Span Name: llm:chat_completion or llm:chat_completion_stream

Attributes:

gen_ai.request.model - Model identifier
gen_ai.request.max_tokens - Max tokens requested
gen_ai.request.temperature - Temperature parameter
gen_ai.request.has_tools - Whether tools were provided
gen_ai.request.tool_count - Number of tools provided
gen_ai.response.model - Model used for response
gen_ai.response.finish_reason - Completion reason
gen_ai.usage.input_tokens - Input token count
gen_ai.usage.output_tokens - Output token count
gen_ai.usage.total_tokens - Total token count
llm.stream - Whether streaming was used
llm.auth_forwarded - Whether auth was forwarded
client.id - Client identifier (if configured)
client.group - Client group (if configured)
error.type - Error type if operation failed

Redis Operation Spans

Spans for Redis operations including rate limiting.

Span Names:

redis:check_and_consume:global - Global rate limit
redis:check_and_consume:ip - Per-IP rate limit
redis:check_and_consume:server - Per-server rate limit
redis:check_and_consume:tool - Per-tool rate limit
redis:check_and_consume_tokens - Token-based rate limit

Attributes:

redis.operation - Operation type (check_and_consume or check_and_consume_tokens)
rate_limit.scope - Scope (global/ip/server/tool/token)
rate_limit.limit - Request/token limit
rate_limit.interval_ms - Time window in milliseconds
rate_limit.tokens - Number of tokens (for token operations)
rate_limit.allowed - Whether request was allowed
rate_limit.retry_after_ms - Retry delay if rate limited
redis.pool.size - Connection pool size
redis.pool.available - Available connections
redis.pool.in_use - Connections in use
client.address_hash - Hashed IP for privacy (per-IP limits)
llm.provider - Provider name (token limits)
llm.model - Model name (token limits)

Trace Context Propagation

Nexus supports multiple trace context propagation formats:

W3C Trace Context (default): Standard trace propagation using traceparent and tracestate headers
AWS X-Ray: For AWS environments using X-Amzn-Trace-Id header format

See the telemetry configuration guide for propagation setup.

Parent-Based Sampling

Parent-based sampling ensures consistent trace sampling across distributed systems.
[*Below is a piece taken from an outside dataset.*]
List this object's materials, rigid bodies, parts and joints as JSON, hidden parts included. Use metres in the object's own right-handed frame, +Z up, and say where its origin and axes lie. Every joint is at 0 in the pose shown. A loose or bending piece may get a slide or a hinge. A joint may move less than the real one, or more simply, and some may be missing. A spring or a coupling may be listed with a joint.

When enabled, Nexus respects the sampling decision made by upstream services.

Configuration


[telemetry.tracing]
sampling = 0.15                  # Local sampling rate (15%)
parent_based_sampler = true      # Enable parent-based sampling

Sampling Behavior

When parent_based_sampler = true:

If an incoming request has a sampled parent trace, Nexus will sample it
If an incoming request has an unsampled parent trace, Nexus will not sample it
If no parent trace exists, Nexus uses the local sampling rate

When parent_based_sampler = false (default):

Nexus always uses the local sampling rate
Parent trace sampling decisions are ignored

Use Cases

Parent-based sampling is recommended for:

Microservice architectures: Ensures complete traces across all services
API gateways: Maintains sampling consistency from edge to backend
Multi-tier applications: Prevents partial traces with missing segments

Example Scenarios

Complete distributed traces: With parent-based sampling, if a frontend service samples a request, all downstream services (including Nexus) will also sample it, ensuring a complete trace.
Consistent sampling: In a chain of services A → B → Nexus, if A decides to sample, both B and Nexus will honor that decision, preventing trace fragmentation.
Fallback behavior: For direct requests to Nexus without parent context, the local sampling rate applies.